Quelles devront être les prochaines étapes à suivre pour que votre rapport soit suivi d’effets ?
L'État se doit de remplir ses missions régaliennes, la santé des Français en est une majeure. Les corporatismes anciens et les multiples strates qui complexifient l’application de nouvelles organisations doivent être dépassés. J’ai choisi de rendre un rapport de 84 pages, pragmatique, comportant des mesures applicables rapidement. Il convient désormais de convaincre les professionnels de santé de s’en emparer, de s’exprimer sur ces idées. Parallèlement, d’autres rapports vont être remis à la ministre de la Santé qui permettront de formuler une transformation de notre système de santé.

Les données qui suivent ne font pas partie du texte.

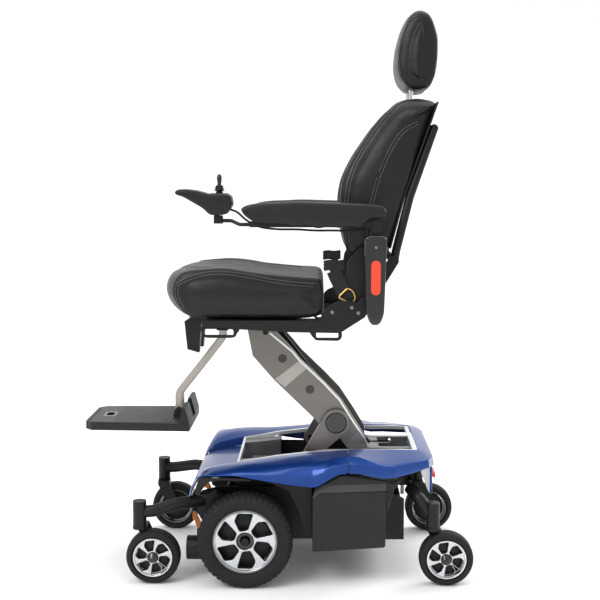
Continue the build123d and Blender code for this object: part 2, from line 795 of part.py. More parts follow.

Doit-on à nouveau légiférer alors que la dernière loi santé a à peine deux ans ?
Pas pour l’essentiel. L’ensemble de ces propositions ne requiert pas une nouvelle législation. Nous disposons des outils réglementaires, voire conventionnels, nécessaires. L’article 51 de la loi de financement de la Sécurité sociale pour 2018 présente par ailleurs l’avantage de permettre des expérimentations. Les protocoles avalisés par les ARS devront être validés par la HAS afin de doter les projets pilote d’une envergure nationale, à l’instar de ce que nous avons connu pour la vaccination à l’officine.
(1) Tests rapides d’orientation diagnostique, autorisés en 2013 à l'officine puis interdits deux ans plus tard.
(2) Représentants du Conseil national de l'Ordre des pharmaciens, de la Fédération des syndicats pharmaceutiques de France et de l'Union des syndicats des pharmaciens d'officine, ainsi que Marie Morice et Estelle Barth, pharmaciennes.
(3) Communautés professionnelles de territoire en santé.